As mayors across the country continue to resist complying with the government’s redundancy scheme, a report published on Monday listing staff shortages in the Greek public administration suggested that no one can be spared.
Administrative Reform Minister Antonis Manitakis, tasked with streamlining the civil service in line with demands by the country’s creditors, has come to loggerheads with mayors who refuse to deliver lists of names with employees to be put on reduced wages as their status is re-evaluated to ascertain whether they will be fired or kept on. Thessaloniki Mayor Yiannis Boutaris said that he is considering filing suit against the state for being asked to continue paying for staff that will not be on duty.

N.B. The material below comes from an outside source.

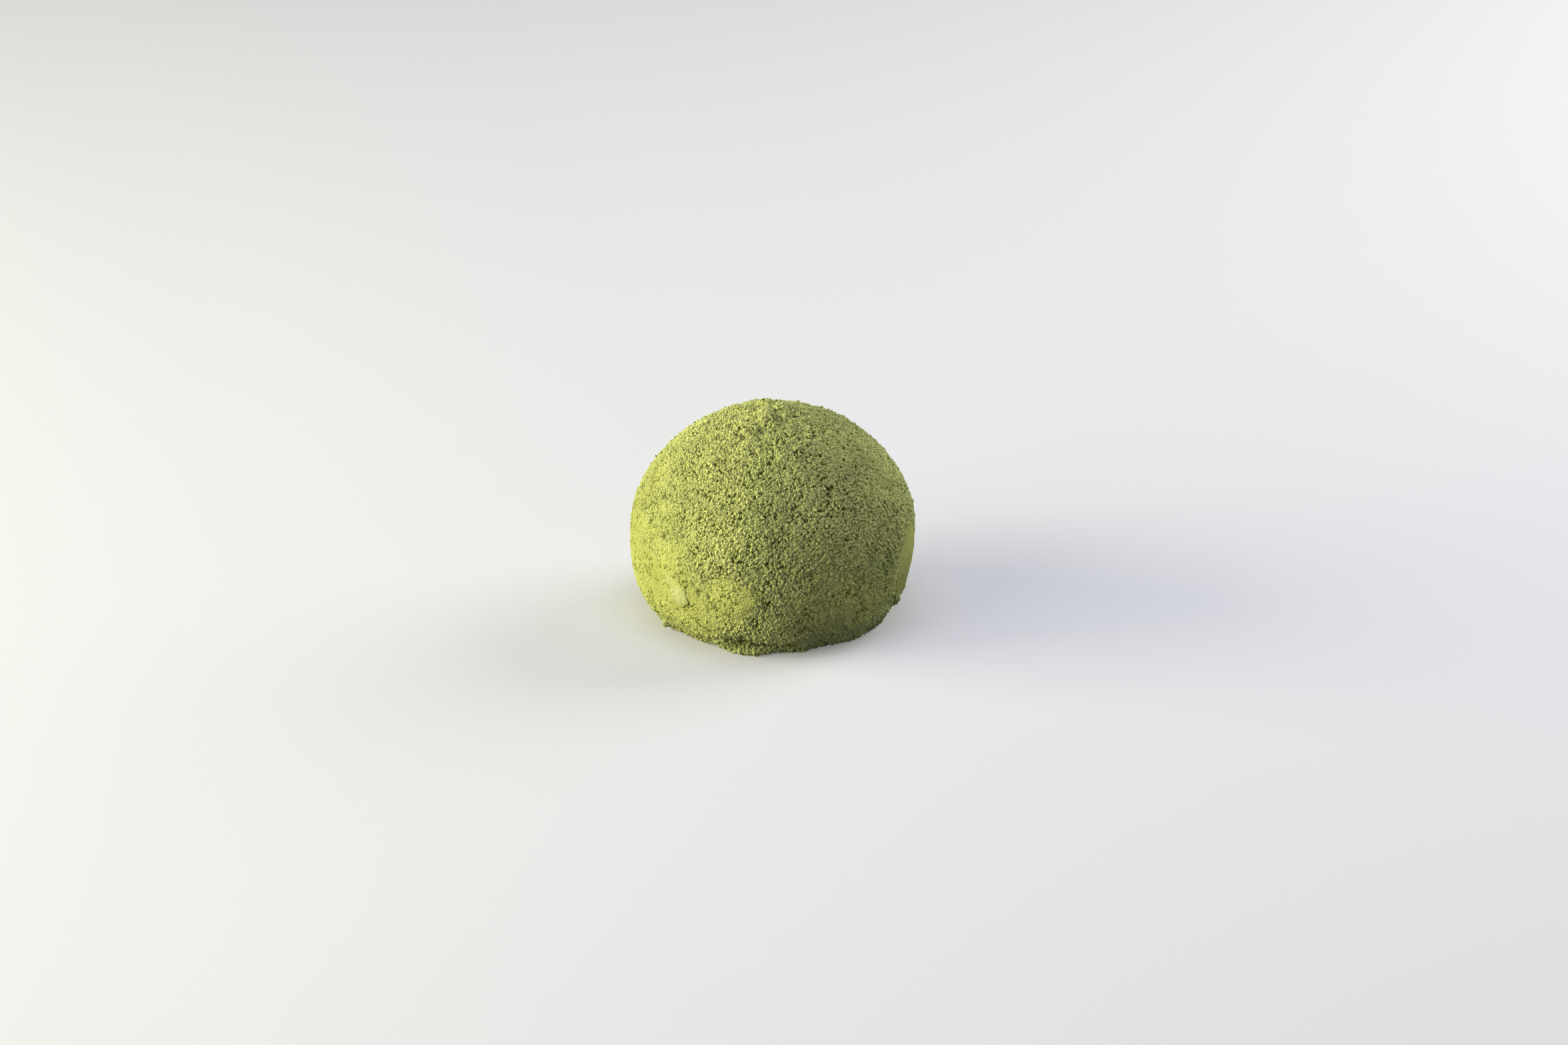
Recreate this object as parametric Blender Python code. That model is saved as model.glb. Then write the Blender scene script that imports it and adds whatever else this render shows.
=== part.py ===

The government is concerned that if it fails to produce a list of 2,000 employees to be put on a fast-track redundancy scheme by the end of the year, the troika may demand as many as 15,000 random immediate dismissals.
In a related development, Germany’s consul in Thessaloniki, Wolfgang Hoelscher-Obermaier, met on Monday with Deputy Mayor Andreas Kourakis, to discuss a possible meeting between local authority worker representatives in both countries for an exchange of ideas and know-how.
Greek Health Minister Andreas Lykourentzos on Monday also met with his German counterpart, Daniel Bahr, to discuss expenditure-reducing strategies.